Ever wondered why some of your friends can pull off walking in heels and yet you can’t? Or why some peoples shoes seem to last for years and yet yours barely make the end of the season? Or even why some get on better with lace ups while others prefer slip-ons? Well the answer is all in your feet!

Not everybody’s feet are the same and the trick is learning which shoe style best suits your foot type.  A flatter or rolled in foot tends to place more stress on the soft tissue structures on the inner side of the foot; it also tends to be more flexible and less stable which can cause aches and pains further up the body. People with these foot types tend to wear the soles of their shoes down more quickly, especially under the balls of their feet. A rolled in, flatter foot is definitely better in a supportive lace up or strap shoe with a contoured insole to hold the foot in a better position.
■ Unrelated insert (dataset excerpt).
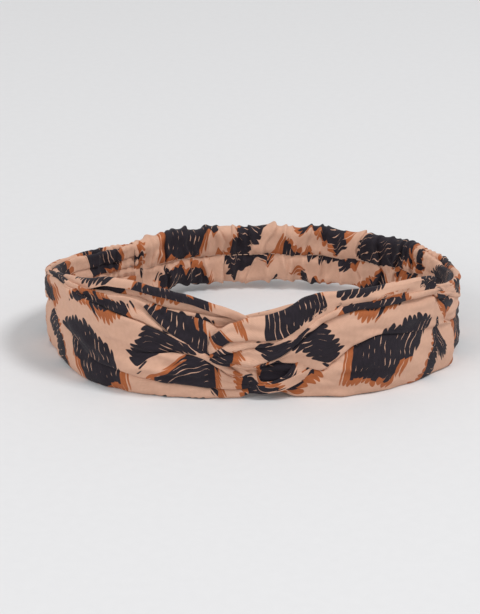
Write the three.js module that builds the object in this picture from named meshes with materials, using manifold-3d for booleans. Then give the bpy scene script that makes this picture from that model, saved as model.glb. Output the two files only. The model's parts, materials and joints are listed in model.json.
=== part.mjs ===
// A twisted headband of printed cloth: two front bands, folded round each other at the knot,
// and a gathered casing at the back with a flat elastic inside.
// Millimetres, +Z up. X runs along the ring's long way, and -Y is the front, where the knot is.
// The origin is under the middle of the ring, on the surface that it stands on.
import * as THREE from "three";
import { mergeVertices } from "three/addons/utils/BufferGeometryUtils.js";
import Module from "manifold-3d";

// ---- Driving dimensions ----
const halfWidth = 84; // the ring's middle line, centre to side
const frontDepth = 54; // the ring's middle line, centre to knot
const backDepth = 62.5; // the ring's middle line, centre to the back
const clearance = 0.3; // between pieces that touch

const elasticWidth = 20;
const elasticThickness = 1.3;
const elasticTail = 8; // length sewn between a band's layers at each end

const threadDiameter = 0.4;
const stitchPitch = 2.5;
const zigzagWidth = 2;
const seamInset = 3; // from the casing's end to the row through casing, band and elastic
const tackInset = 6.5; // from the casing's end to the zigzag

const bandThickness = 8; // both layers of a folded band
const tongueThickness = 1; // each layer, pressed flat where it is sewn in
const tongueLength = 9; // sewn into the casing
const leftBandLength = 170; // from the middle of the knot to the casing, along the ring
const rightBandLength = 152;

const casingWall = 1.05;
const casingHem = 1.5; // cloth above and below the tunnel
const casingLift = 4; // the gathers hang clear of the surface
const tunnelPlay = 1; // above and below the elastic

const knotHeight = 35;
const knotLift = 1.5;
const leftCheekHeight = 50; // where each band spreads widest
const rightCheekHeight = 47.5;
const cheekDistance = 56; // from the middle of the knot, along the ring
const leftSideHeight = 35;
const rightSideHeight = 42;
const sideDistance = 112;

const pinRadius = 4.5; // the left band's bend, which the right band goes round
const bendPlay = 0.7; // round the left band's bend, inside the right one
const loopThickness = 3.8; // one layer of the right band at the knot
const loopStart = -17; // the right band's bend, past the middle of the knot
const loopPlay = 0.5; // above and below the right band's bend
const overLoop = 7; // height of the left band's part above the right band's bend
const underLoop = 4.5; // height of its part below
const crotchPlay = 5; // from the right band's bend to where the left band divides
const loopFlare = 16; // where the right band has grown to the knot's full height
const loopSpread = 34; // where the right band's two layers have come together

const step = 3; // between the points of a long outline
const arcSteps = 8; // points in a half-round bend
const overcut = 1; // past a face that a cut goes through

// ---- Sizes that follow ----
const layerGap = elasticThickness + 2 * clearance;
const bandHalf = bandThickness / 2;
const tongueIn = layerGap / 2;
const tongueOut = tongueIn + tongueThickness;
const threadRise = clearance + threadDiameter / 2; // from a face to the middle of a thread on it
const tunnelHalf = tongueOut + 2 * threadRise;
const casingHalf = tunnelHalf + casingWall;
const tunnelBottom = casingLift + casingHem;
const elasticBottom = tunnelBottom + tunnelPlay;
const elasticTop = elasticBottom + elasticWidth;
const tunnelTop = elasticTop + tunnelPlay;
const casingTop = tunnelTop + casingHem;
const middleHeight = (elasticBottom + elasticTop) / 2;
const slotHalf = pinRadius + bendPlay;
const loopHalf = slotHalf + loopThickness;
const loopBottom = knotLift + underLoop + loopPlay;
const loopTop = knotHeight - overLoop - loopPlay;
const bendMiddle = loopStart + loopHalf;
const crotchAt = loopStart - crotchPlay;

// The ring's middle line, as shares of its width and depths, from the knot towards +X.
const ringShape = [
  [0, -1], [0.34, -0.99], [0.6, -0.9], [0.87, -0.59], [1, -0.16], [0.975, 0.305],
  [0.82, 0.68], [0.505, 0.915], [0.145, 1], [-0.24, 0.965], [-0.58, 0.73],
  [-0.855, 0.475], [-0.99, 0.135], [-0.975, -0.2], [-0.82, -0.63], [-0.6, -0.9], [-0.34, -1],
];
const ring = new THREE.CatmullRomCurve3(
  ringShape.map(([x, y]) =>
    new THREE.Vector3(x * halfWidth, y * (y < 0 ? frontDepth : backDepth), 0)),
  true,
);
ring.arcLengthDivisions = 800;
const ringLength = ring.getLength();
const casingStart = rightBandLength;
const casingEnd = ringLength - leftBandLength;

// ---- Along the ring ----

// The point at a distance along the ring from the knot, and out from its middle line.
function onRing(along, out) {
  const share = THREE.MathUtils.euclideanModulo(along / ringLength, 1);
  const point = ring.getPointAt(share);
  const way = ring.getTangentAt(share);
  return new THREE.Vector2(point.x + way.y * out, point.y - way.x * out);
}

// A value that eases from one named height to the next along the ring.
function eased(stations, along) {
  const next = stations.findIndex(([at]) => at >= along);
  if (next === 0) return stations[0][1];
  if (next < 0) return stations.at(-1)[1];
  const [a, low] = stations[next - 1];
  const [b, high] = stations[next];
  return THREE.MathUtils.lerp(low, high, THREE.MathUtils.smoothstep(along, a, b));
}

// Distances from one place on the ring to another, about a step apart.
function stretch(from, to) {
  const count = Math.max(1, Math.round(Math.abs(to - from) / step));
  return Array.from({ length: count + 1 }, (_, i) => from + ((to - from) * i) / count);
}

// The outline of a strip between two distances along the ring and two distances out from it.
function stripOutline(from, to, inner, outer) {
  return [
    ...stretch(from, to).map((s) => [s, outer(s)]),
    ...stretch(to, from).map((s) => [s, inner(s)]),
  ];
}

// The outline of a hairpin: a strip whose start is half round.
function hairpinOutline(middle, to, half) {
  const bend = Array.from({ length: arcSteps - 1 }, (_, i) => {
    const turn = (Math.PI * (i + 1)) / arcSteps;
    const radius = half(middle);
    return [middle - radius * Math.sin(turn), -radius * Math.cos(turn)];
  });
  return [...stripOutline(middle, to, (s) => -half(s), half), ...bend];
}

// ---- Solids ----
const wasm = await Module();
wasm.setup();

function toSolid(geometry) {
  geometry.deleteAttribute("normal");
  geometry.deleteAttribute("uv");
  const merged = mergeVertices(geometry, 1e-4);
  return new wasm.Manifold(new wasm.Mesh({
    numProp: 3,
    vertProperties: merged.attributes.position.array,
    triVerts: new Uint32Array(merged.index.array),
  }));
}

// An outline in ring distances, made a wall that stands from one height to another.
function wall(outline, bottom, top) {
  const corners = outline.map(([along, out]) => ({ along, at: onRing(along, out) }));
  const shape = new THREE.Shape(corners.map(({ at }) => at));
  const geometry = new THREE.ExtrudeGeometry(shape, { depth: 1, bevelEnabled: false });
  const position = geometry.getAttribute("position");
  for (let i = 0; i < position.count; i++) {
    const here = new THREE.Vector2(position.getX(i), position.getY(i));
    const { along } = corners.reduce((best, corner) =>
      corner.at.distanceToSquared(here) < best.at.distanceToSquared(here) ? corner : best);
    position.setZ(i, position.getZ(i) < 0.5 ? bottom(along) : top(along));
  }
  return toSolid(geometry);
}

function strip(from, to, inner, outer, bottom, top) {
  const level = (value) => () => value;
  return wall(stripOutline(from, to, level(inner), level(outer)), level(bottom), level(top));
}

// A band's two layers where they are sewn in, with the elastic's tail between them.
function tongue(from, to) {
  const inner = strip(from, to, -tongueOut, -tongueIn, elasticBottom, elasticTop);
  return inner.add(strip(from, to, tongueIn, tongueOut, elasticBottom, elasticTop));
}

function leftBand() {
  const end = -leftBandLength + clearance / 2;
  const top = (s) => eased([
    [end, casingTop], [-sideDistance, leftSideHeight], [-cheekDistance, leftCheekHeight],
    [crotchAt, knotHeight],
  ], s);
  const bottom = (s) => eased([
    [end, casingLift], [-sideDistance, 0], [crotchAt - bandThickness, 0], [crotchAt, knotLift],
  ], s);
  const body = wall(stripOutline(end, 0, () => -bandHalf, () => bandHalf), bottom, top);
  const windowHalf = bandHalf + overcut;
  const window = strip(
    crotchAt, pinRadius, -windowHalf, windowHalf, loopBottom - loopPlay, loopTop + loopPlay);
  const between = strip(end - overcut, crotchAt - bandThickness, -layerGap / 2, layerGap / 2,
    -overcut, leftCheekHeight + overcut);
  const bend = new THREE.CylinderGeometry(pinRadius, pinRadius, knotHeight - knotLift, 3 * arcSteps);
  bend.rotateX(Math.PI / 2);
  const knot = onRing(0, 0);
  bend.translate(knot.x, knot.y, (knotHeight + knotLift) / 2);
  return body.subtract(window).subtract(between).add(toSolid(bend))
    .add(tongue(-leftBandLength - tongueLength, end + bandHalf));
}

function rightBand() {
  const end = rightBandLength - clearance / 2;
  const top = (s) => eased([
    [pinRadius, loopTop], [loopFlare, knotHeight], [cheekDistance, rightCheekHeight],
    [sideDistance, rightSideHeight], [end, casingTop],
  ], s);
  const bottom = (s) => eased([
    [pinRadius, loopBottom], [loopFlare, 0], [sideDistance, 0], [end, casingLift],
  ], s);
  const outside = (s) => eased([[loopFlare, loopHalf], [loopSpread, bandHalf]], s);
  const inside = (s) => eased([[loopFlare, slotHalf], [loopSpread, layerGap / 2]], s);
  const body = wall(hairpinOutline(bendMiddle, end, outside), bottom, top);
  const between = wall(hairpinOutline(bendMiddle, end + overcut, inside),
    () => -overcut, () => rightCheekHeight + overcut);
  return body.subtract(between).add(tongue(end - bandHalf, rightBandLength + tongueLength));
}

function casing() {
  const from = casingStart + clearance / 2;
  const to = casingEnd - clearance / 2;
  const sleeve = strip(from, to, -casingHalf, casingHalf, casingLift, casingTop);
  return sleeve.subtract(
    strip(from - overcut, to + overcut, -tunnelHalf, tunnelHalf, tunnelBottom, tunnelTop));
}

function elastic() {
  return strip(casingStart - elasticTail, casingEnd + elasticTail,
    -elasticThickness / 2, elasticThickness / 2, elasticBottom, elasticTop);
}

// A sewing thread through points given as distance along the ring, distance out and height.
function thread(points, steps) {
  const path = new THREE.CatmullRomCurve3(points.map(([along, out, height]) => {
    const { x, y } = onRing(along, out);
    return new THREE.Vector3(x, y, height);
  }));
  const section = new THREE.Shape().absarc(0, 0, threadDiameter / 2, 0, 2 * Math.PI);
  return toSolid(new THREE.ExtrudeGeometry(section, { extrudePath: path, steps, curveSegments: 3 }));
}

// Points up the height of the elastic, a stitch apart, swung to and fro along the ring.
function stitchRow(along, out, swing) {
  const count = Math.floor((elasticWidth - stitchPitch) / stitchPitch);
  const low = middleHeight - (count * stitchPitch) / 2;
  return Array.from({ length: count + 1 }, (_, i) =>
    [along + (i % 2 ? swing : -swing), out, low + i * stitchPitch]);
}

function stitching(along, out, swing) {
  const row = stitchRow(along, out, swing);
  return thread(row, 3 * (row.length - 1));
}

// A long seam's thread, level along the ring.
function longSeam(from, to, out) {
  const row = stretch(from, to).map((s) => [s, out, middleHeight]);
  return thread(row, row.length - 1);
}

// ---- The headband ----
const printedCloth = new THREE.MeshStandardMaterial({ color: "#cfa68c", roughness: 0.8, metalness: 0 });
const elasticKnit = new THREE.MeshStandardMaterial({ color: "#e8e4dc", roughness: 0.9, metalness: 0 });
const sewingThread = new THREE.MeshStandardMaterial({ color: "#c49a80", roughness: 0.7, metalness: 0 });

const headband = new THREE.Group();

function addPiece(name, solid, material) {
  const { numProp, numVert, vertProperties, triVerts } = solid.getMesh();
  const position = new Float32Array(numVert * 3);
  for (let i = 0; i < numVert; i++) {
    position.set(vertProperties.subarray(i * numProp, i * numProp + 3), i * 3);
  }
  const geometry = new THREE.BufferGeometry();
  geometry.setAttribute("position", new THREE.BufferAttribute(position, 3));
  geometry.setIndex(new THREE.BufferAttribute(triVerts, 1));
  geometry.computeVertexNormals();
  const mesh = new THREE.Mesh(geometry, material);
  mesh.name = name;
  headband.add(mesh);
}

addPiece("front_band_left", leftBand(), printedCloth);
addPiece("front_band_right", rightBand(), printedCloth);
addPiece("elastic_casing", casing(), printedCloth);
addPiece("elastic_strip", elastic(), elasticKnit);

// The rows at each end of the casing: through casing, band and elastic, and inside it the
// zigzag that tacks the elastic to the band.
const onCasing = casingHalf + threadRise;
const onTongue = tongueOut + threadRise;
const seams = [["left", casingEnd, -1], ["right", casingStart, 1]];
for (const [side, edge, inwards] of seams) {
  const seamRow = edge + inwards * seamInset;
  const tackRow = edge + inwards * tackInset;
  addPiece(`seam_thread_${side}_outer`, stitching(seamRow, onCasing, threadDiameter), sewingThread);
  addPiece(`seam_thread_${side}_inner`, stitching(seamRow, -onCasing, threadDiameter), sewingThread);
  addPiece(`elastic_tack_${side}`, stitching(tackRow, onTongue, zigzagWidth / 2), sewingThread);
}

// The long seams that close the casing and each band into a tube.
const casingSeamFrom = casingStart + tongueLength + clearance;
const casingSeamTo = casingEnd - tongueLength - clearance;
addPiece("casing_seam_thread", longSeam(casingSeamFrom, casingSeamTo, -onTongue), sewingThread);
addPiece("band_seam_thread_right",
  longSeam(loopSpread + bandThickness, casingStart - elasticTail - clearance, 0), sewingThread);
addPiece("band_seam_thread_left",
  longSeam(casingEnd + elasticTail + clearance, ringLength + crotchAt - 2 * bandThickness, 0),
  sewingThread);

// The origin goes under the middle of the finished ring.
const box = new THREE.Box3().setFromObject(headband);
const middle = box.getCenter(new THREE.Vector3());
headband.position.set(-middle.x, -middle.y, -box.min.z);

export default headband;
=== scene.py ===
"""A twisted cloth headband: two printed bands folded round each other, and a gathered elastic back."""

import json
import math

import bmesh
import bpy
import numpy as np
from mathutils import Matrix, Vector


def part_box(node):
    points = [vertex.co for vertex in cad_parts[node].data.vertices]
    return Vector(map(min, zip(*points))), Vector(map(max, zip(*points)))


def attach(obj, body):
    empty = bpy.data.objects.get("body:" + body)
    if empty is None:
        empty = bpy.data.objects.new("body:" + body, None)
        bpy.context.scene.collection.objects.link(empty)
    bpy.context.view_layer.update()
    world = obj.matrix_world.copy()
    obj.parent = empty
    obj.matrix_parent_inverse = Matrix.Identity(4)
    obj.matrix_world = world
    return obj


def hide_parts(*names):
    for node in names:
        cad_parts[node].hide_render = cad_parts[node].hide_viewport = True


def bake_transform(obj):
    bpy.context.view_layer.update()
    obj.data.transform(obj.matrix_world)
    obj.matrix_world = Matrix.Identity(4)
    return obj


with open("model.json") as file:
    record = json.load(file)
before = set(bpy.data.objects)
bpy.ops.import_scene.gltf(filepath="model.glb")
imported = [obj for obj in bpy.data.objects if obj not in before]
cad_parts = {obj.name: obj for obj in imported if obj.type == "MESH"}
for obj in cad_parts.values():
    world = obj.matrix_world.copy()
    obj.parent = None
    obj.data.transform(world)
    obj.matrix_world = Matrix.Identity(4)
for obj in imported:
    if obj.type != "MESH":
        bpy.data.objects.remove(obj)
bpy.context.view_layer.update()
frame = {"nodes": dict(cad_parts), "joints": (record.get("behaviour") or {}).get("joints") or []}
scene = bpy.context.scene
MM = 0.001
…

The Maine and Indiana designs by Strive Footwear are excellent examples of the style of shoe which are great for flatter feet.
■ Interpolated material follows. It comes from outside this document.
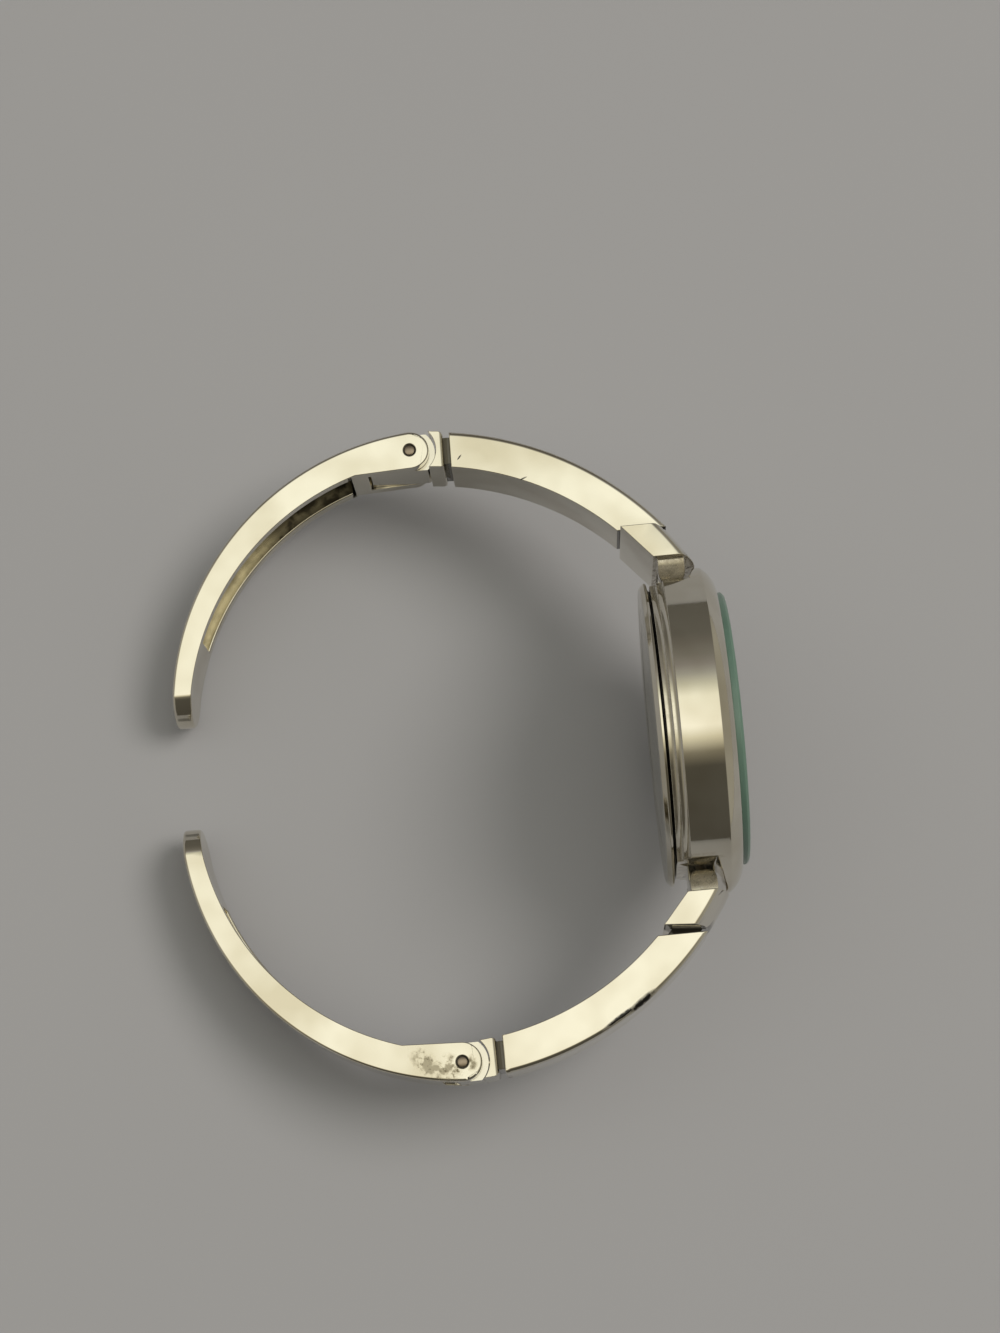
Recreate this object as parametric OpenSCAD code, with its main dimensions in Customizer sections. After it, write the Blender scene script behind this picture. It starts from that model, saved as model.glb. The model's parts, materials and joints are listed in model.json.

On the other hand (or should we say foot….) a high arched foot tends to place more stress on the soft tissue structures on the outer side of the foot; it’s also more rigid which means that it absorbs less shock. This lack of shock absorption can mean that impact forces from walking are transferred up the leg. The best type of shoe for these feet is a design with arch support and a good thick sole to absorb shock – definitely not a pair of thin leather soled classic Italian slip ons!
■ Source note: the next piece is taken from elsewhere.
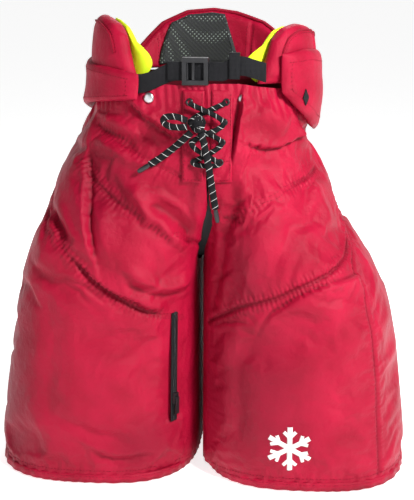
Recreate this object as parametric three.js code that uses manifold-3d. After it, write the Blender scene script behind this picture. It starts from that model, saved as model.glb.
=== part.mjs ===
// Ice hockey pants, standing on the hems of both legs. Millimetres, +Z up, front toward -Y.
// The trunk part (hips) and each leg are separate shells. They meet on a cylinder around the hip axis,
// so each leg swings forward under the hips. Every wall is built of layers: cover, plate, foam and lining.
import * as THREE from 'three';
import { mergeVertices } from 'three/addons/utils/BufferGeometryUtils.js';
import Module from 'manifold-3d';

const wasm = await Module();
wasm.setup();

// ---- driving dimensions ----
const TURN = 2 * Math.PI;
const GRID = 36;
const LAYER_GAP = 0.4;
const COVER_THICKNESS = 3;
const LINER_INSET = 14;
const LINER_THICKNESS = 1.5;
const PLATE_THICKNESS = 2.8;

// Hip axis, and the two radii between which the hips and the legs part
const HIP_AXIS_Z = 385;
const HIP_RADIUS = 124.6;
const LEG_RADIUS = 125.8;
const AXIS_LENGTH = 600;

// Outline of the hips, from the hip sides up to the waist
const HIP_ROWS = [
  { z: 256, halfWidth: 211, halfDepth: 118 },
  { z: 311, halfWidth: 184, halfDepth: 118 },
  { z: 356, halfWidth: 165, halfDepth: 118 },
  { z: 381, halfWidth: 153, halfDepth: 117 },
  { z: 405, halfWidth: 142, halfDepth: 114.5 },
  { z: 445, halfWidth: 132, halfDepth: 107 },
  { z: 490, halfWidth: 128, halfDepth: 99 },
  { z: 570, halfWidth: 128, halfDepth: 99 },
];
const HIP_ROUNDNESS = 2.3;
const WAIST_Z = 484;

// Outline of one leg, from the hem up to the hip crease
const LEG_INSIDE_X = 7;
const LEG_ROWS = [
  { z: 0, outside: 258, halfDepth: 133 },
  { z: 154, outside: 240, halfDepth: 132 },
  { z: 199, outside: 231, halfDepth: 132 },
  { z: 247, outside: 215, halfDepth: 133 },
  { z: 311, outside: 184, halfDepth: 136 },
  { z: 356, outside: 165, halfDepth: 139 },
];
const LEG_ROUNDNESS = 2.8;
const LEG_TOP_Z = 352;
const HEM_HEIGHT = 14;
const HEM_PROUD = 0.6;
const HEM_THICKNESS = 6.5;
const CREASE_NOTCH = { bottomZ: 228, halfWidth: 52, frontY: -160, backY: -50 };
// Room over the crotch for the hanging lace while a leg swings forward, as angles below the front
const LACE_ROOM = { halfWidth: 33, outerRadius: 144, fromAngle: -0.1, toAngle: 1.36 };
const HIP_BOTTOM_Z = 258;
const GUSSET = { halfWidth: 24, innerRadius: 117.5, outerRadius: 121, fromAngle: 0.64, toAngle: 2.5 };
const SECTOR_STEPS = 14;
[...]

Narrow feet also tend to fit better in footwear with an adjustable fastening, such laces or a Velcro strap, in order to prevent slippage, rubbing and blisters. It can sometimes be hard to find comfortable shoes for narrower feet but the Idaho by Strive Footwear is a perfect choice because when fastened tightly, they hold well to narrower feet.

Believe it or not sometimes even heels are best for some types of feet. If you suffer from tight calf muscles or your forefoot is lower than your heel (think Barbie Doll’s feet), a heeled shoe will definitely be more comfortable and more supportive. That said, we mean a bit of a heel as opposed to a flat dolly style shoe and definitely not a pair of 6 inch stilettos!

A lot also depends on what activities you do. If you walk a lot then a supportive lace up shoe with a shock absorbing sole will suit you much better than a slip on style. If you spend most of your day sat in an office, you can probably get away with less suitable fashion footwear. However, be mindful to change to a more appropriate shoe if you are walking to and from work – try the Florida by Strive Footwear for a comfortable sports style shoe which emulates this season’s style.

Once you’ve established your foot type, activity levels and best shoe design, it doesn’t stop there! Shoe fit is just as important as shoe style when it comes to all day comfort. Follow our 6 easy steps to great fitting shoes:

  • - Get your feet measured.  Your foot size and shape can change over time so may not be the same as it was 10 years ago. Weight gain and pregnancy can also affect foot size so get them measured about once a year.
  • - Get measured at the end of the day as your feet will often swell and expand the longer you’ve been on them.
  • - Many people have one foot slightly larger than the other so get both feet measured and buy shoes to fit the larger foot.
  • - The widest part of your foot (just before your toes start) should fit comfortably in the widest part of the shoe without rubbing.
  • - The toe box of the shoe should be deep enough and not rub the tops of your toes. If you have hammer toes, you may need to choose a style with a deeper toe box.
  • - Make sure you stand up and walk around. Your shoes should be comfortable to walk in and there should be about 1cm between your longest toe and the end of the shoe.

Remember, your shoes should always feel as great as they look!